==== INFORMATION PROVIDED
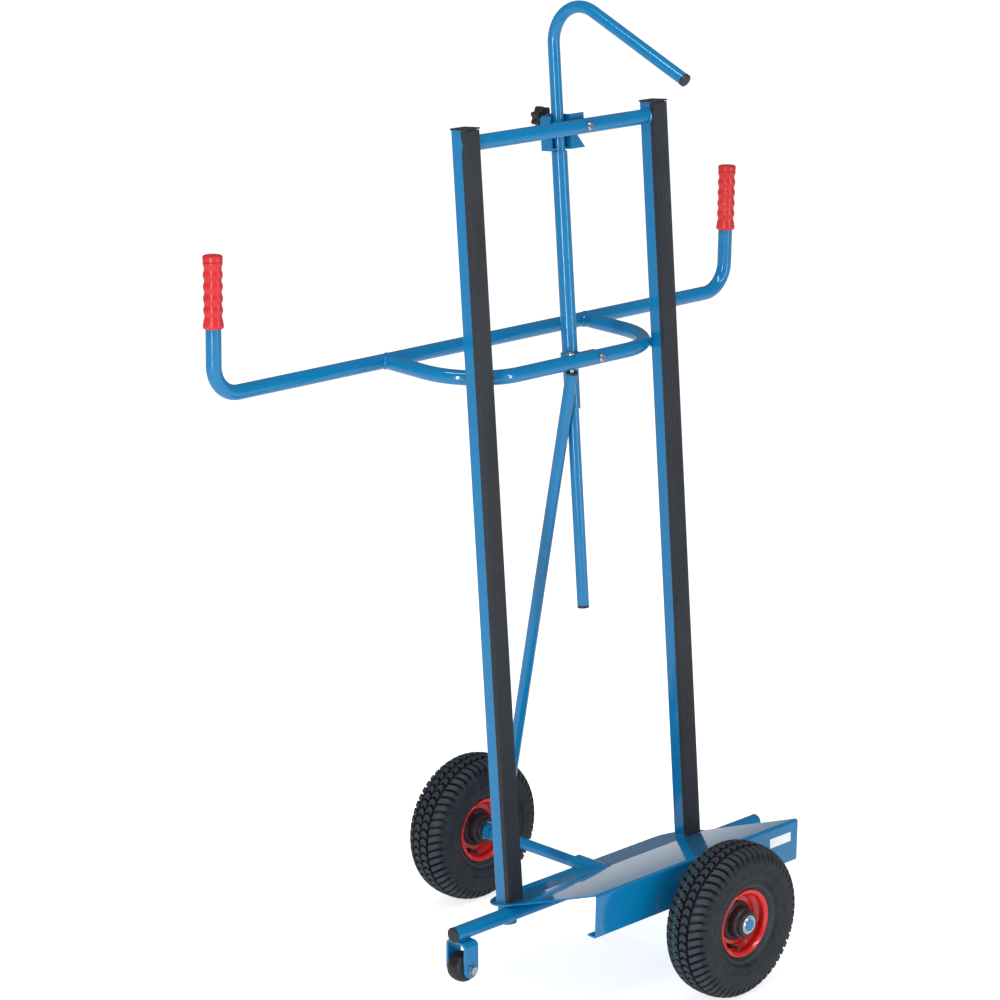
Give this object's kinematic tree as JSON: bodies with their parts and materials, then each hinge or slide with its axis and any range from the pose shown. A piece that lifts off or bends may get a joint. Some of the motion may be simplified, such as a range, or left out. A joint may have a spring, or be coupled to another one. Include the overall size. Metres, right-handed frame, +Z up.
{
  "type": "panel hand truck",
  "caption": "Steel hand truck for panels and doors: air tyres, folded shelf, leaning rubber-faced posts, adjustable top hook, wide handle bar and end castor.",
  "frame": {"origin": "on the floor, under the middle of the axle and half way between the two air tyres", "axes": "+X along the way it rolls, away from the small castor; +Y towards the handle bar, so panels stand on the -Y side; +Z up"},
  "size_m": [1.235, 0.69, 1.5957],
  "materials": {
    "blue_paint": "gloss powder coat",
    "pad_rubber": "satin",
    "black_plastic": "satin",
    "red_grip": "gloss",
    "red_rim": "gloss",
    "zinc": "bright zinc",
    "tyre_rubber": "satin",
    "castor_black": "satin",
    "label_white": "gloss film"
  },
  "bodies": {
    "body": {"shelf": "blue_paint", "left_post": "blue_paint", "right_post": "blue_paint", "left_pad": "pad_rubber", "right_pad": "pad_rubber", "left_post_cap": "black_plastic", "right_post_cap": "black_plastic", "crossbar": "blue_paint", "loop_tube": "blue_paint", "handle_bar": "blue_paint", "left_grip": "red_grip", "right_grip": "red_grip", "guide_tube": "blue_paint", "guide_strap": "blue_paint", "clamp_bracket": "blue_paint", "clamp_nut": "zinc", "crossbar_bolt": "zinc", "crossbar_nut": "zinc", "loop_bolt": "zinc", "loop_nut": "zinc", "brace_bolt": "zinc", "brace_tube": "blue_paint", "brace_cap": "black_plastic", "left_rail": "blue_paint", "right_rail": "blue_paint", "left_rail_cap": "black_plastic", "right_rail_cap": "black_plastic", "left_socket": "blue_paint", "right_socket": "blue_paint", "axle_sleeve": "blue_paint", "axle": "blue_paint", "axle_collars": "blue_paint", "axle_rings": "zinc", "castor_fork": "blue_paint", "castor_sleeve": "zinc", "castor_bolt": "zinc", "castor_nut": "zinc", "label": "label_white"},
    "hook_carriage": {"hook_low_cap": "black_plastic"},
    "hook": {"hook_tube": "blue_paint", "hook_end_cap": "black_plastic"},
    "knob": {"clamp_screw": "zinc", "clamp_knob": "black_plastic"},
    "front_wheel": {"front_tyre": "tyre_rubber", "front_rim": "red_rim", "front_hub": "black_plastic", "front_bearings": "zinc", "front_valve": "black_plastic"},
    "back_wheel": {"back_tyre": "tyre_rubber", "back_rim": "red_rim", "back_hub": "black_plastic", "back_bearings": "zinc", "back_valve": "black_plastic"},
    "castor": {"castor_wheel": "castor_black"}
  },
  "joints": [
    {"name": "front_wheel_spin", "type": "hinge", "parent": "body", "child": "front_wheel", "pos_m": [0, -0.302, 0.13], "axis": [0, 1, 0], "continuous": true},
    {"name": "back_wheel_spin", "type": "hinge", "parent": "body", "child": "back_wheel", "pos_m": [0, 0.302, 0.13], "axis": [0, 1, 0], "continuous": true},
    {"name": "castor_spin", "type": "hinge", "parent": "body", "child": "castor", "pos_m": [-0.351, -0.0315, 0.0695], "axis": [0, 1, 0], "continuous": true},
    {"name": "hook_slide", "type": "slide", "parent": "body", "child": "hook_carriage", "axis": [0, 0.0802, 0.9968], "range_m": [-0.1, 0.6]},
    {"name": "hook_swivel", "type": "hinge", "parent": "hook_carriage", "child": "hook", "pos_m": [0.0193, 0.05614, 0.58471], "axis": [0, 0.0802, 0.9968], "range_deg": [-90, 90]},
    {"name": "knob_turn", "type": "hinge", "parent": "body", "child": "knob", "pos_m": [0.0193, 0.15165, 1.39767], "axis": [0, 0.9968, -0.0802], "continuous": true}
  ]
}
========
Write down only how many lines in the listing contain the word "materials".

2